Ingersoll Rand Drill

The compressor must be placed adjoining the steam or water power employed to drive it, so that one person will be sufficient to attend properly to both. If water power is used to work the compressor, the water wheel is applied by attaching to the shaft of time wheel a belt or gearing, and connecting with the compressor. Steam compressors have a steam engine attached and are driven by steam direct; others have a driving pulley and are operated by a belt from a separate engine or water wheel. In using water power there is a saving of fuel, cost of steam boiler, and in the price of the compressor. With water there is only the cost and erection of wheel, while compressed air can be conveyed for miles if necessary.

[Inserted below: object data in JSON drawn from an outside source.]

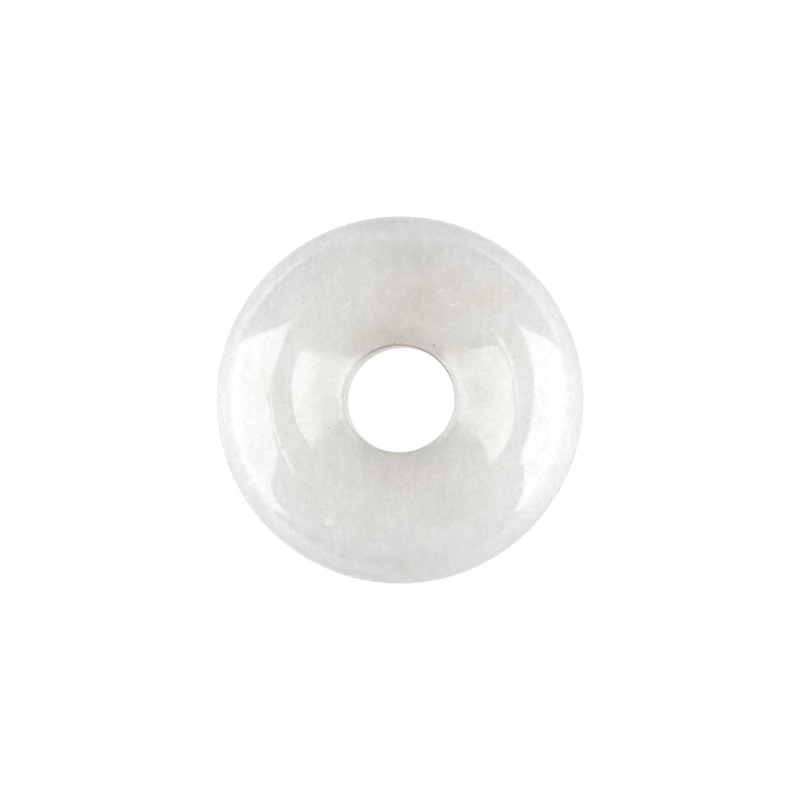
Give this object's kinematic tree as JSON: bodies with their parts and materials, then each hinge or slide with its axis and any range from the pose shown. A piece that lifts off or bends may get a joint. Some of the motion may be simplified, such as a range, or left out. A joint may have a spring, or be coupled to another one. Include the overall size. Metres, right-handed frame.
{
  "type": "white jade donut pendant",
  "caption": "Round polished stone ring with domed faces, a full round rim and a drilled central hole through which a cord or bail passes, worn as a pendant",
  "frame": {"origin": "centre of the drilled hole, at mid thickness", "axes": "+Z is the hole's axis and points out of the face that the picture shows; +Y is the picture's up and +X its right"},
  "size_m": [0.018, 0.018, 0.0054],
  "materials": {
    "white_jade": "polished"
  },
  "bodies": {
    "root": {"jade_donut": "white_jade"}
  },
  "joints": []
}
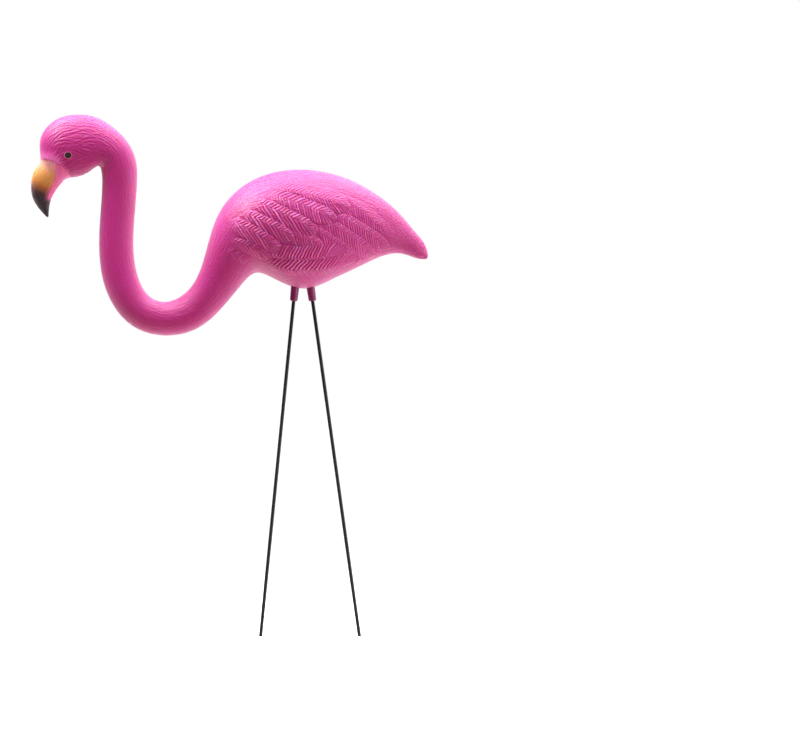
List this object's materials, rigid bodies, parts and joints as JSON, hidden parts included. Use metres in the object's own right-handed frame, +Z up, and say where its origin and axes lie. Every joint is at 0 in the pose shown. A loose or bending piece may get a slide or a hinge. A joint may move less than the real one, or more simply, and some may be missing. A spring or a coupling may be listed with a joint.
{
  "type": "flamingo lawn ornament",
  "caption": "Pink moulded-plastic flamingo for the garden, with an S-bent neck and feathered wings, held up on slim wire legs set in the ground.",
  "frame": {"origin": "on the ground, on the bird's middle plane, between the points where its front and rear legs enter the ground", "axes": "+Z up, the bird looks along -X, +Y is the bird's right-hand side, and the plane y = 0 is its mirror plane"},
  "size_m": [0.5397, 0.1296, 0.7074],
  "materials": {
    "pink_plastic": "satin pink moulded plastic, with the beak and eyes painted on",
    "plum_plastic": "satin, dark plum",
    "black_wire": "black coated steel wire"
  },
  "bodies": {
    "root": {"flamingo_body": "pink_plastic", "front_leg_socket": "plum_plastic", "rear_leg_socket": "plum_plastic", "front_leg_rod": "black_wire", "rear_leg_rod": "black_wire"}
  },
  "joints": []
}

Fig. 1 represents the drill supported on a tripod and working downward in the open air by steam; Fig. 2 represents the same drill, driven by compressed air, working forward in a horizontal tunnel, and supported on a railroad truck.

These drills are especially adapted for quarrying and mining, and are in use by many of the largest firms engaged in such work, among whom we may mention the following: S. A. Hutchings, R. R. contractor, Denver, Col.; C. F. Dunbar, submarine work, Port Colborne, Canada; Weatherbees, Sherman & Co., iron mine, Port Henry, N. Y.; Bodwell Granite Co., Rockland, Me.; Maj. H. M. Roberts, U. S. government engineer, Milwaukee, Wis.; C. P. Dixon, Dix Island, Rockland, Me.; H. McLaughlin, Bangor, Me.; Diamond Hill Granite Co., Providence, R. I.; Dirigo Slate Co., Monson, Me.; Knoxville Marble Co., Knoxville, Tenn.; Louisville Cement Co., Louisville, Ky. One of the greatest works on which these drills are being employed is the Sutro tunnel; while they are also used in twenty-four mines of the Comstock lode.

The office of the Ingersoll Rock Drill Co. is at 1 1/2 Park Place, New York.